House debates

Tuesday, 22 February 2011

Tax Laws Amendment (Temporary Flood Reconstruction Levy) Bill 2011; Income Tax Rates Amendment (Temporary Flood Reconstruction Levy) Bill 2011

Second Reading

8:10 pm

Photo of Bruce ScottBruce Scott (Maranoa, National Party) Share this | Hansard source

I rise this evening to voice my opposition to the Tax Laws Amendment (Temporary Flood Reconstruction Levy) Bill 2011 and the Income Tax Rates Amendment (Temporary Flood Reconstruction Levy) Bill 2011 proposed by this government.

Before I go to the substance of the bills, I wanted to say a couple of things about the devastating earthquake in Christchurch. I watched the evening news, and it was absolutely horrifying to see what is happening there. There are already 65 deaths and perhaps up to a couple of hundred people still missing and unaccounted for. It is devastating to know that our Anzac cousins across the Tasman have suffered yet another disastrous earthquake in that beautiful city of Christchurch. I want to extend my sympathies to the families, relatives and friends of those who have lost their lives. We can only hope that the teams there are able to move quickly to identify others who can be saved.

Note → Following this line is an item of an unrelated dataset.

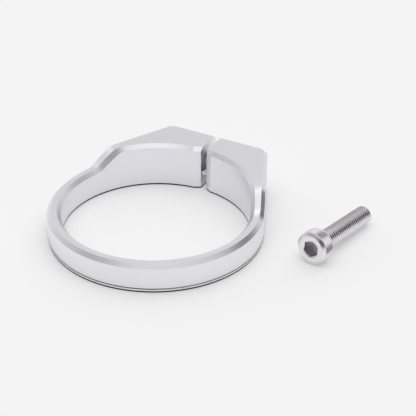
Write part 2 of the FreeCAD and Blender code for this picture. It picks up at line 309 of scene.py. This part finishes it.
def threaded_rod(radius, start, end, tip_edge):
    """A rod about +Y with a real helical thread, cut square at both ends and bevelled at the far one."""
    steps = 40
    turns = math.ceil((end - start) / PITCH) + 2
    root = radius - THREAD_DEPTH
    bm = bmesh.new()
    profile = ((-1 / 8, root), (1 / 8, root), (3 / 8, radius), (5 / 8, radius), (7 / 8, root))
    verts = [bm.verts.new((r, start - PITCH + at * PITCH, 0)) for at, r in profile]
    edges = [bm.edges.new(pair) for pair in zip(verts, verts[1:])]
    bmesh.ops.spin(bm, geom=verts + edges, cent=(0, 0, 0), axis=(0, 1, 0), angle=2 * math.pi * turns,
                   steps=steps * turns, dvec=(0, PITCH / steps, 0))
    bmesh.ops.remove_doubles(bm, verts=bm.verts, dist=1e-4)
    for at, facing in ((start, -1), (end, 1)):
        bmesh.ops.bisect_plane(bm, geom=bm.verts[:] + bm.edges[:] + bm.faces[:], dist=1e-5,
                               plane_co=(0, at, 0), plane_no=(0, facing, 0), clear_outer=True)
    for vert in bm.verts:
        allowed = radius + end - tip_edge - vert.co.y
        reach = math.hypot(vert.co.x, vert.co.z)
        if reach > allowed:
            vert.co.x *= allowed / reach
            vert.co.z *= allowed / reach
    bmesh.ops.holes_fill(bm, edges=[edge for edge in bm.edges if edge.is_boundary], sides=0)
    bmesh.ops.recalc_face_normals(bm, faces=bm.faces)
    return bm


def knurled_head():
    """The head of the screw about +Y, its side knurled with straight ridges."""
    bm = turned((
        (0, 0), (0, FACE_R), (FACE_EDGE, HEAD_R), (KNURL_START - 0.05, HEAD_R),
        (KNURL_START, HEAD_R), (KNURL_END, HEAD_R), (HEAD_HEIGHT - RIM_EDGE, HEAD_R),
        (HEAD_HEIGHT, HEAD_R - RIM_EDGE), (HEAD_HEIGHT, 0)), KNURL_RIDGES * 4)
    for vert in bm.verts:
        reach = math.hypot(vert.co.x, vert.co.z)
        if KNURL_START - 0.02 < vert.co.y < KNURL_END + 0.02:
            place = math.atan2(vert.co.z, vert.co.x) / (2 * math.pi) * KNURL_RIDGES % 1
            sunk = KNURL_DEPTH * abs(place - 0.5) * 2
            vert.co.x *= (reach - sunk) / reach
            vert.co.z *= (reach - sunk) / reach
    return bm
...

I also mention Christchurch because Queensland are sending our urban search and rescue team over to New Zealand with some paramedics. It is important that we do that. The Prime Minister made some comments after question time, supported by the Leader of the Opposition, and I would like to associate myself with the comments made by both of them. It is important that as a nation we make sure we support our Anzac cousins. I know that in my own electorate we have many New Zealanders who work in the area, particularly in the oil and gas industry. Only a couple of weekends ago, when I was catching the flight from home to return to Canberra for the sittings, two-thirds of the plane, a 50-seater DASH8, would have been New Zealanders. I asked them where they were going and they said, ‘We’re going back to New Zealand.’ They were operating two and three weeks on, and one and two weeks back home. I only hope that, if some of those people live in Christchurch—I did not ask whether they did—they are safe. I know that we are all thinking of our cousins and friends across the Tasman at this dreadful time.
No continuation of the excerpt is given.